Si no cae un rayo en el Congreso, la semana terminará con un Gobierno débil presidido por el impertérrito Mariano Rajoy, con apoyo de Ciudadanos en la investidura y abstención del PSOE. Quedarán heridas graves por cicatrizar entre los socialistas, con riesgo remoto de amputación de la extremidad catalana, y creerán algunos, erróneamente, en Podemos que esos males ajenos sanarán sus propias divisiones. El panorama tras la investidura será muy complejo políticamente pero, al menos, el país se desatascará. La obra pública recuperará la licitación aplazada; grandes partidas congeladas pasarán por el microondas del BOE y la Administración comenzará a desperezarse. Las escrituras aparcadas en las notarías, la inversión extranjera que esperaba un desenlace y las timoratas contrataciones de personal paralizadas, traerán alguna reactivación que refuerce las cifras macroeconómicas ya positivas, aunque persista el dramático suspenso en desigualdad.

Cierto que el Gobierno necesitará de negociación constante para aprobar presupuestos, leyes y avances. Pero puede ser "una gran oportunidad para el reformismo" y para arreglar asuntos hasta ahora inamovibles, como ha destacado el portavoz socialista en Europa, Ramón Jáuregui. (Nótese que el PSOE siempre que tiene dificultades llama a Ramón Jáuregui, el más sensato y el que mejor lo explica). En esa dirección, bastaría con que se aplicaran las cien medidas que Albert Rivera consensuó con los socialistas de Pedro Sánchez -y que se supone que, pataletas al margen, apoyarán porque las firmaron- más las otras cincuenta medidas que, además, impuso a los populares para ganarse sus 32 votos afirmativos, para que cambiaran muchas cosas y muy rápidamente. Dependerá en buena parte de si Rajoy acepta ser otro Rajoy -no el de la mayoría absoluta, sino el que habla con cierta humildad, como en las dos ultimas semanas- y si forma un gobierno solvente sin buscapleitos tipo Wert, que sumió la Educación en una incertidumbre aún no despejada. Lo saben bien profesores y familias con alumnos en segundo de Bachillerato que todavía no saben hoy que pasará en junio con el acceso a la Universidad, por citar un ejemplo.

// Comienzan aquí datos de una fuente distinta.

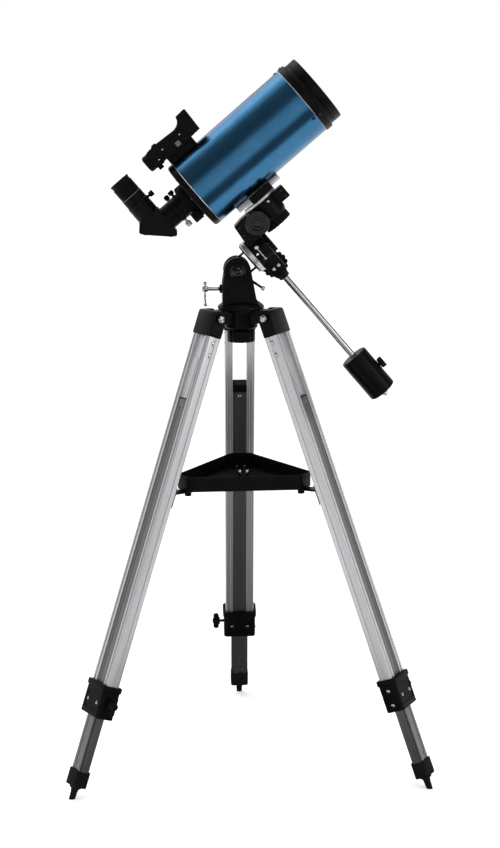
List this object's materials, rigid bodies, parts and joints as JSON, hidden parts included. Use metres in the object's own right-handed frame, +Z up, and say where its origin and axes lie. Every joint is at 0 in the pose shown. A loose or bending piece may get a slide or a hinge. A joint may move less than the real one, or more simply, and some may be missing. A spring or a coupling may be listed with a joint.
{
  "type": "telescope on tripod",
  "caption": "Short closed telescope tube with a star diagonal and red-dot finder on an equatorial mount with a counterweight, on an aluminium tripod with a tray.",
  "frame": {"origin": "centre of the object's box at floor level", "axes": "+Z up, the mount's side view faces -Y, the tube points up towards +X"},
  "size_m": [0.5446, 0.4761, 1.0608],
  "materials": {
    "black_paint": "satin black paint on castings",
    "black_plastic": "matte black moulded plastic",
    "leg_aluminium": "satin anodised extrusion",
    "bright_chrome": "polished chrome plate",
    "silver_scale": "satin silver",
    "tube_blue": "metallic blue paint",
    "lens_glass": "coated optical glass",
    "optic_mirror": "aluminised mirror"
  },
  "bodies": {
    "tripod": {"tripod_hub": "black_paint", "accessory_tray": "black_plastic", "leg_casting_back": "black_paint", "hinge_bolt_back": "bright_chrome", "outer_rail_back_a": "leg_aluminium", "outer_rail_back_b": "leg_aluminium", "leg_clamp_back": "black_plastic", "tray_bracket_back": "black_paint", "leg_casting_left": "black_paint", "hinge_bolt_left": "bright_chrome", "outer_rail_left_a": "leg_aluminium", "outer_rail_left_b": "leg_aluminium", "leg_clamp_left": "black_plastic", "tray_bracket_left": "black_paint", "leg_casting_right": "black_paint", "hinge_bolt_right": "bright_chrome", "outer_rail_right_a": "leg_aluminium", "outer_rail_right_b": "leg_aluminium", "leg_clamp_right": "black_plastic", "tray_bracket_right": "black_paint"},
    "azimuth_knob": {"azimuth_lock_knob": "black_plastic"},
    "lower_leg_back": {"inner_leg_back": "leg_aluminium", "foot_back": "black_plastic"},
    "clamp_knob_back": {"leg_clamp_knob_back": "black_plastic"},
    "lower_leg_left": {"inner_leg_left": "leg_aluminium", "foot_left": "black_plastic"},
    "clamp_knob_left": {"leg_clamp_knob_left": "black_plastic"},
    "lower_leg_right": {"inner_leg_right": "leg_aluminium", "foot_right": "black_plastic"},
    "clamp_knob_right": {"leg_clamp_knob_right": "black_plastic"},
    "mount": {"mount_base": "black_paint", "latitude_pivot_bolt": "bright_chrome"},
    "latitude_lever": {"latitude_lock_lever": "black_paint"},
    "t_bolt": {"latitude_t_bolt": "bright_chrome"},
    "polar": {"polar_bracket": "black_paint", "polar_shaft": "bright_chrome", "ra_setting_circle": "silver_scale", "polar_lock_nut": "black_paint"},
    "ra": {"ra_housing": "black_paint", "dec_housing": "black_paint", "dec_setting_circle": "silver_scale", "counterweight_shaft": "bright_chrome"},
    "ra_knob": {"ra_slow_motion_knob": "black_plastic"},
    "ra_lever": {"ra_lock_lever": "bright_chrome"},
    "dec_knob": {"dec_slow_motion_knob": "black_plastic"},
    "counterweight": {"counterweight": "black_paint"},
    "weight_knob": {"counterweight_knob": "black_plastic"},
    "telescope": {"saddle": "black_paint", "dec_lock_nut": "black_plastic", "dovetail_bar": "silver_scale", "optical_tube": "tube_blue", "front_cell": "black_paint", "corrector_lens": "lens_glass", "rear_cell": "black_paint", "primary_mirror": "optic_mirror", "visual_back": "black_paint", "red_dot_finder": "black_plastic"},
    "focuser": {"focus_knob": "black_plastic"},
    "diagonal": {"star_diagonal": "black_paint"},
    "ocular": {"eyepiece": "black_plastic"}
  },
  "joints": [
    {"name": "azimuth_lock", "type": "hinge", "parent": "tripod", "child": "azimuth_knob", "pos_m": [0, -0.0714, 0.66], "axis": [0, 0, 1], "continuous": true},
    {"name": "leg_extend_back", "type": "slide", "parent": "tripod", "child": "lower_leg_back", "axis": [0, 0.3464, -0.9381], "range_m": [-0.072, 0.36]},
    {"name": "leg_clamp_turn_back", "type": "hinge", "parent": "tripod", "child": "clamp_knob_back", "pos_m": [0, 0.18072, 0.14217], "axis": [-1, 0, 0], "continuous": true},
    {"name": "leg_extend_left", "type": "slide", "parent": "tripod", "child": "lower_leg_left", "axis": [-0.3, -0.1732, -0.9381], "range_m": [-0.072, 0.36]},
    {"name": "leg_clamp_turn_left", "type": "hinge", "parent": "tripod", "child": "clamp_knob_left", "pos_m": [-0.21835, -0.19746, 0.14217], "axis": [0.5, -0.866, 0], "continuous": true},
    {"name": "leg_extend_right", "type": "slide", "parent": "tripod", "child": "lower_leg_right", "axis": [0.3, -0.1732, -0.9381], "range_m": [-0.072, 0.36]},
    {"name": "leg_clamp_turn_right", "type": "hinge", "parent": "tripod", "child": "clamp_knob_right", "pos_m": [0.21835, -0.19746, 0.14217], "axis": [0.5, 0.866, 0], "continuous": true},
    {"name": "azimuth", "type": "hinge", "parent": "tripod", "child": "mount", "pos_m": [0, -0.0714, 0.7], "axis": [0, 0, 1], "continuous": true},
    {"name": "latitude_lock", "type": "hinge", "parent": "mount", "child": "latitude_lever", "pos_m": [-0.005, -0.0714, 0.75699], "axis": [0, -1, 0], "range_deg": [-35, 25]},
    {"name": "latitude_adjust", "type": "hinge", "parent": "mount", "child": "t_bolt", "pos_m": [-0.04, -0.0714, 0.7297], "axis": [1, 0, 0], "continuous": true},
    {"name": "latitude", "type": "hinge", "parent": "mount", "child": "polar", "pos_m": [-0.005, -0.0714, 0.75699], "axis": [0, -1, 0], "range_deg": [-16, 20]},
    {"name": "right_ascension", "type": "hinge", "parent": "polar", "child": "ra", "pos_m": [0.031, -0.0714, 0.7872], "axis": [0.766, 0, 0.6428], "range_deg": [-75, 75]},
    {"name": "ra_slow_motion", "type": "hinge", "parent": "ra", "child": "ra_knob", "pos_m": [0.05221, -0.0714, 0.76192], "axis": [0, 1, 0], "continuous": true},
    {"name": "ra_lock", "type": "hinge", "parent": "ra", "child": "ra_lever", "pos_m": [0.02292, -0.0714, 0.79217], "axis": [0, 1, 0], "range_deg": [-25, 25]},
    {"name": "dec_slow_motion", "type": "hinge", "parent": "ra", "child": "dec_knob", "pos_m": [0.02446, -0.0714, 0.82766], "axis": [0, 1, 0], "continuous": true},
    {"name": "counterweight_slide", "type": "slide", "parent": "ra", "child": "counterweight", "axis": [-0.6428, 0, 0.766], "range_m": [0, 0.13]},
    {"name": "counterweight_lock", "type": "hinge", "parent": "counterweight", "child": "weight_knob", "pos_m": [0.18945, -0.0714, 0.59837], "axis": [0.766, 0, 0.6428], "continuous": true},
    {"name": "declination", "type": "hinge", "parent": "ra", "child": "telescope", "pos_m": [0.06547, -0.0714, 0.81612], "axis": [-0.6428, 0, 0.766], "continuous": true},
    {"name": "focus", "type": "hinge", "parent": "telescope", "child": "focuser", "pos_m": [-0.03373, -0.0974, 0.86434], "axis": [0.766, 0, 0.6428], "continuous": true},
    {"name": "diagonal_turn", "type": "hinge", "parent": "telescope", "child": "diagonal", "pos_m": [-0.04916, -0.0714, 0.88273], "axis": [0.766, 0, 0.6428], "continuous": true},
    {"name": "eyepiece_slide", "type": "slide", "parent": "diagonal", "child": "ocular", "axis": [-0.6428, 0, 0.766], "range_m": [0, 0.018]}
  ]
}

Para conformar ese Gobierno, Rajoy debe compensar las tres figuras que presumiblemente tendrán un peso fundamental por encima de otros: Soraya Sáenz de Santamaría, que quizás deje de ser vicepresidenta única; María Dolores de Cospedal, que puede ir a Interior donde ya fue subsecretaria, y Luis de Guindos, hombre clave para Europa y para el mundo económico que dijo que se iba en febrero pero que acaso lo retenga una vicepresidencia económica.

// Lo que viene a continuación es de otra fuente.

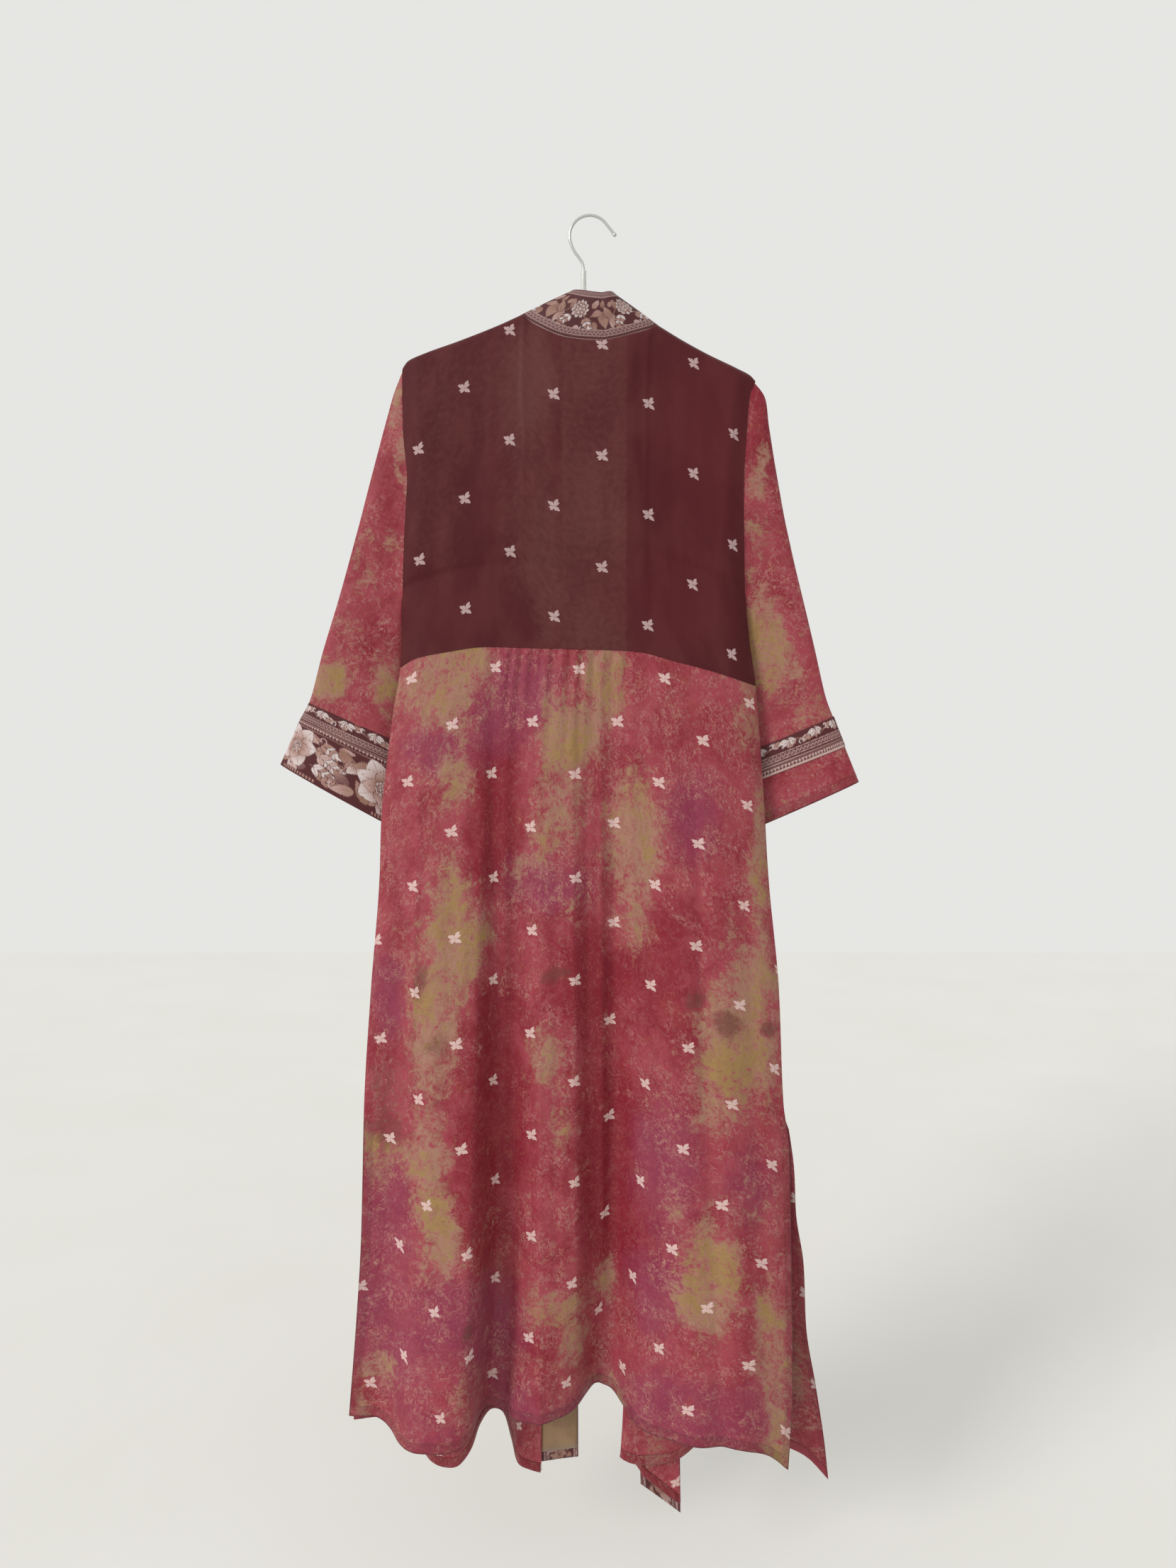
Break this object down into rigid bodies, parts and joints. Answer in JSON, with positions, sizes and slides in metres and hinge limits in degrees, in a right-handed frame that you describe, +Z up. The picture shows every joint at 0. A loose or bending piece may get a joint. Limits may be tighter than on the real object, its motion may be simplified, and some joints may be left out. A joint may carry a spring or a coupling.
{
  "type": "kimono robe on clothes hanger",
  "caption": "Long open silk robe of kimono cut, seen from its back: plain yoke, gathered slit skirt, wide sleeves, woven neck band, hanging on a wire-hooked hanger.",
  "frame": {"origin": "top inside of the hanger hook's crook, where a rail carries it", "axes": "+Z up, +X to the wearer's right, +Y from the robe's back to its front"},
  "size_m": [0.7031, 0.1248, 1.5993],
  "materials": {
    "yoke_silk": "thin dark maroon silk with woven sprigs",
    "dyed_silk": "tie-dyed raspberry and olive silk with a soft sheen",
    "brocade": "maroon brocade with rose and silver-beige flowers",
    "facing_silk": "plain olive-brown silk",
    "hook_steel": "satin",
    "clear_plastic": "pale, clear"
  },
  "bodies": {
    "root": {"back_yoke": "yoke_silk", "back_skirt": "dyed_silk", "front_left": "dyed_silk", "front_right": "dyed_silk", "sleeve_left": "dyed_silk", "sleeve_right": "dyed_silk", "cuff_left": "brocade", "cuff_right": "dyed_silk", "trim_right": "brocade", "collar_left": "brocade", "collar_right": "brocade", "band_left": "brocade", "band_right": "brocade", "facing_left": "facing_silk", "facing_right": "dyed_silk", "hanger_hook": "hook_steel", "hanger_body": "clear_plastic"}
  },
  "joints": []
}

Con todo ese difícil panorama y con los socialistas ya convocados a otra guerra de sucesión, es la hora del reformismo, como dice Jáuregui, pero con protagonismo reservado para Albert Rivera que desde su entrada en el Congreso ha acreditado la habilidad necesaria para alcanzar acuerdos y llevar al papel oficial y efectivo medidas que otros solo corean. No serán propuestas revolucionarias, pero sí viejas reivindicaciones de colectivos afectados y del sentido común general que exige modernidad.

Todo este escenario, si por fin arranca el 31 de octubre, se producirá en un otoño caliente que ya ha presentado sus credenciales: el desafío independentista catalán con fecha para el nuevo referéndum unilateral; la interrupción violenta de una conferencia de Felipe González en la Universidad, de inspiración no desmentida por seguidores de Pablo Iglesias, y con unos sindicatos, especialmente UGT, a los que Podemos propone una huelga general según un destacado dirigente empresarial. Ya ven: Gobierno débil, oportunidad para el reformismo y amenaza de otoño caliente. La pugna entre Errejón, más parlamentarista, y Pablo Iglesias, pasa por una radicalización en la calle. Superado el amargo trámite de la investidura, con rodeo del Congreso ya convocado, comienza la función. Menos mal que el rey nos ha obsequiado con un alegato contra el pesimismo y el desencanto. Las palabras positivas y esperanzadas suenan bien en estos tiempos difíciles.